Entries from a dataset:

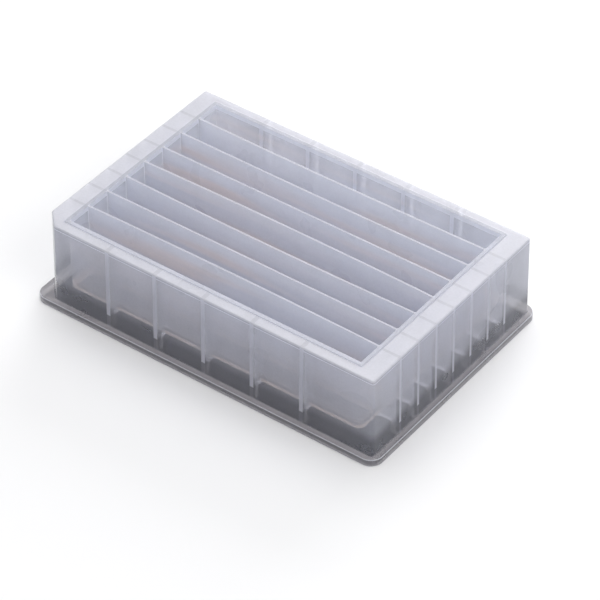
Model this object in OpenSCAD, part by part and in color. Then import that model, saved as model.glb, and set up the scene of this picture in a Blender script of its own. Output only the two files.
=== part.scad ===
// Eight-row reagent reservoir with a standard plate footprint.
// One moulding: a drafted skirt and deck carry a basin of long parallel troughs,
// thin ribs tie the basin to the skirt, and a stepped flange makes the foot.
// Origin: centre of the foot, on the surface it stands on. +Z is up, the rows run along X.

/* [Foot] */
// Length over the flange
footprint_l = 127.76; // [126:0.02:136]
// Width over the flange
footprint_w = 85.48; // [84:0.02:94]
// Corner radius of the flange
footprint_r = 4.2; // [3.5:0.1:6]
// Height of the flange above the surface it stands on
flange_h = 2.5; // [2:0.1:4]
// Wall and top thickness of the stepped flange
flange_t = 1.2; // [0.8:0.1:1.6]
// How far the flange stands out from the skirt's foot
flange_out = 2; // [1.4:0.1:3]

/* [Skirt and deck] */
// Height of the deck above the surface
deck_z = 31; // [24:0.5:44]
// Wall thickness of the skirt
skirt_t = 1.2; // [0.8:0.1:1.6]
// Thickness of the deck
deck_t = 1.2; // [0.8:0.1:2]
// How far each wall of the skirt spreads from the deck to the surface
skirt_spread = 0.5; // [0.1:0.1:0.8]
// Radius of the skirt's upright corners, at the deck
skirt_r = 1; // [0.9:0.1:4]
// Least radius of those corners on the inside
skirt_inner_r = 0.4; // [0.3:0.1:0.8]
// Rounding of the deck's outer edge
deck_edge_r = 0.5; // [0.2:0.1:0.8]
// Leg of the cut at the marked corner
corner_cut = 5.2; // [3:0.1:6]

/* [Troughs] */
// Number of troughs
rows = 8; // [4:1:8]
// Number of well columns that a trough spans
columns = 12; // [8:1:12]
// Distance from one trough to the next
pitch = 9; // [8.6:0.1:9.2]
// Thickness of a divider at its top
divider_t = 0.65; // [0.5:0.05:1.2]
// Thickness of the basin's outer wall at the rim
rim_t = 1.35; // [1:0.05:1.6]
// Height of the rim above the deck
rim_h = 0.5; // [0.3:0.1:2]
// Height of the trough floors above the surface
floor_z = 6.6; // [5:0.1:12]
// Thickness of the trough floors
floor_t = 1.2; // [0.8:0.1:2]
// How far each wall of a trough leans in from the rim to the floor
trough_taper = 0.4; // [0.1:0.1:0.5]
// Radius of the basin's upright corners inside, at the rim
trough_r = 1.5; // [1.5:0.1:2.5]
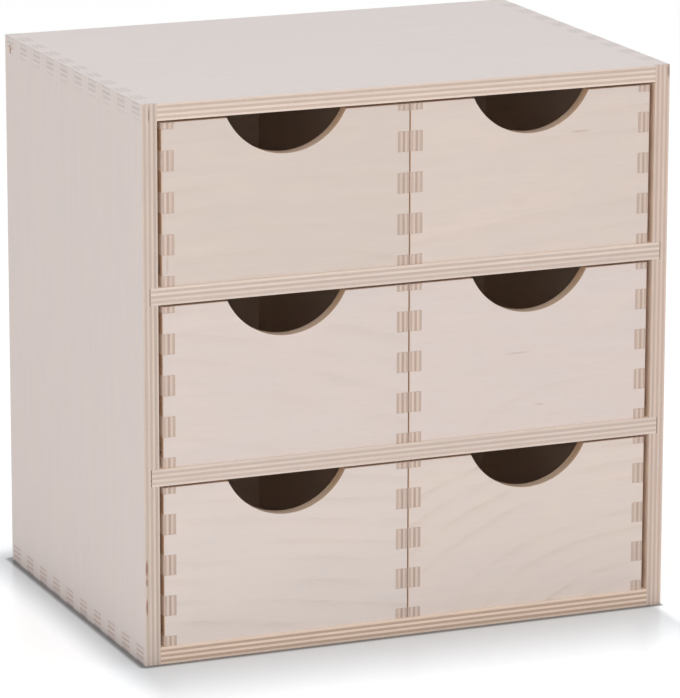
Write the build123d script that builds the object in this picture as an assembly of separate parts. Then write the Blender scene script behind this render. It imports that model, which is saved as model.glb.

DO THIS
Every line above should be printed again exactly as it stands.

TASK RESPONSE
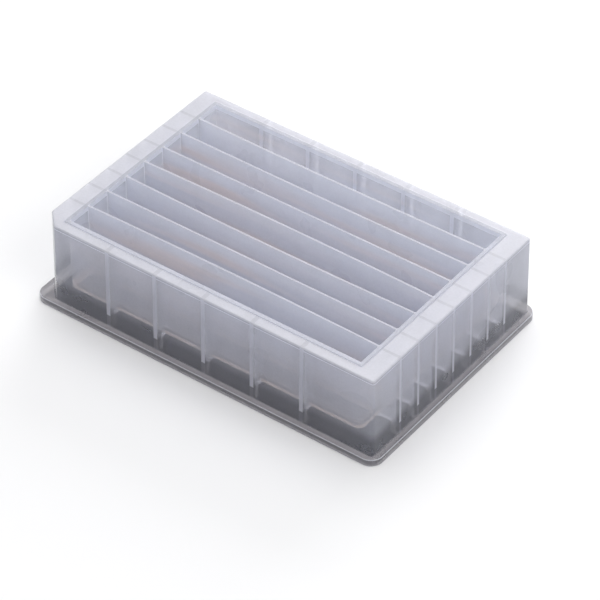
Model this object in OpenSCAD, part by part and in color. Then import that model, saved as model.glb, and set up the scene of this picture in a Blender script of its own. Output only the two files.
=== part.scad ===
// Eight-row reagent reservoir with a standard plate footprint.
// One moulding: a drafted skirt and deck carry a basin of long parallel troughs,
// thin ribs tie the basin to the skirt, and a stepped flange makes the foot.
// Origin: centre of the foot, on the surface it stands on. +Z is up, the rows run along X.

/* [Foot] */
// Length over the flange
footprint_l = 127.76; // [126:0.02:136]
// Width over the flange
footprint_w = 85.48; // [84:0.02:94]
// Corner radius of the flange
footprint_r = 4.2; // [3.5:0.1:6]
// Height of the flange above the surface it stands on
flange_h = 2.5; // [2:0.1:4]
// Wall and top thickness of the stepped flange
flange_t = 1.2; // [0.8:0.1:1.6]
// How far the flange stands out from the skirt's foot
flange_out = 2; // [1.4:0.1:3]

/* [Skirt and deck] */
// Height of the deck above the surface
deck_z = 31; // [24:0.5:44]
// Wall thickness of the skirt
skirt_t = 1.2; // [0.8:0.1:1.6]
// Thickness of the deck
deck_t = 1.2; // [0.8:0.1:2]
// How far each wall of the skirt spreads from the deck to the surface
skirt_spread = 0.5; // [0.1:0.1:0.8]
// Radius of the skirt's upright corners, at the deck
skirt_r = 1; // [0.9:0.1:4]
// Least radius of those corners on the inside
skirt_inner_r = 0.4; // [0.3:0.1:0.8]
// Rounding of the deck's outer edge
deck_edge_r = 0.5; // [0.2:0.1:0.8]
// Leg of the cut at the marked corner
corner_cut = 5.2; // [3:0.1:6]

/* [Troughs] */
// Number of troughs
rows = 8; // [4:1:8]
// Number of well columns that a trough spans
columns = 12; // [8:1:12]
// Distance from one trough to the next
pitch = 9; // [8.6:0.1:9.2]
// Thickness of a divider at its top
divider_t = 0.65; // [0.5:0.05:1.2]
// Thickness of the basin's outer wall at the rim
rim_t = 1.35; // [1:0.05:1.6]
// Height of the rim above the deck
rim_h = 0.5; // [0.3:0.1:2]
// Height of the trough floors above the surface
floor_z = 6.6; // [5:0.1:12]
// Thickness of the trough floors
floor_t = 1.2; // [0.8:0.1:2]
// How far each wall of a trough leans in from the rim to the floor
trough_taper = 0.4; // [0.1:0.1:0.5]
// Radius of the basin's upright corners inside, at the rim
trough_r = 1.5; // [1.5:0.1:2.5]
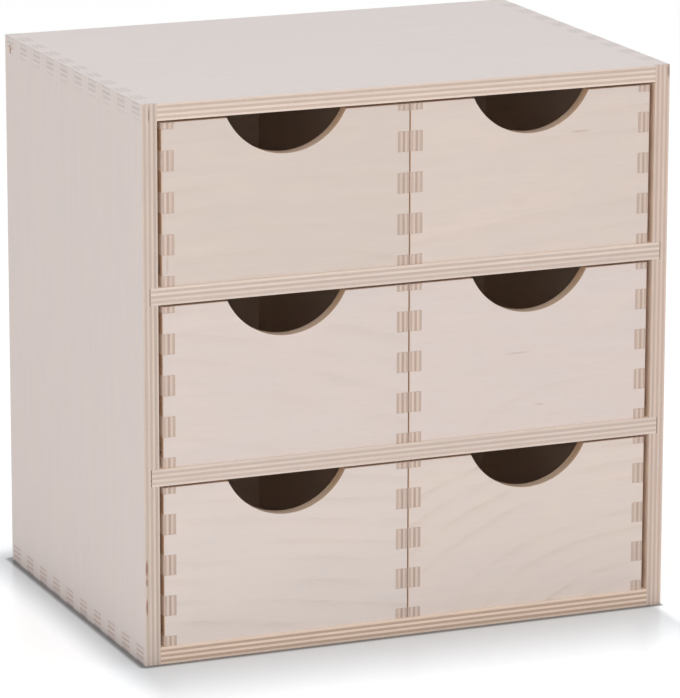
Write the build123d script that builds the object in this picture as an assembly of separate parts. Then write the Blender scene script behind this render. It imports that model, which is saved as model.glb.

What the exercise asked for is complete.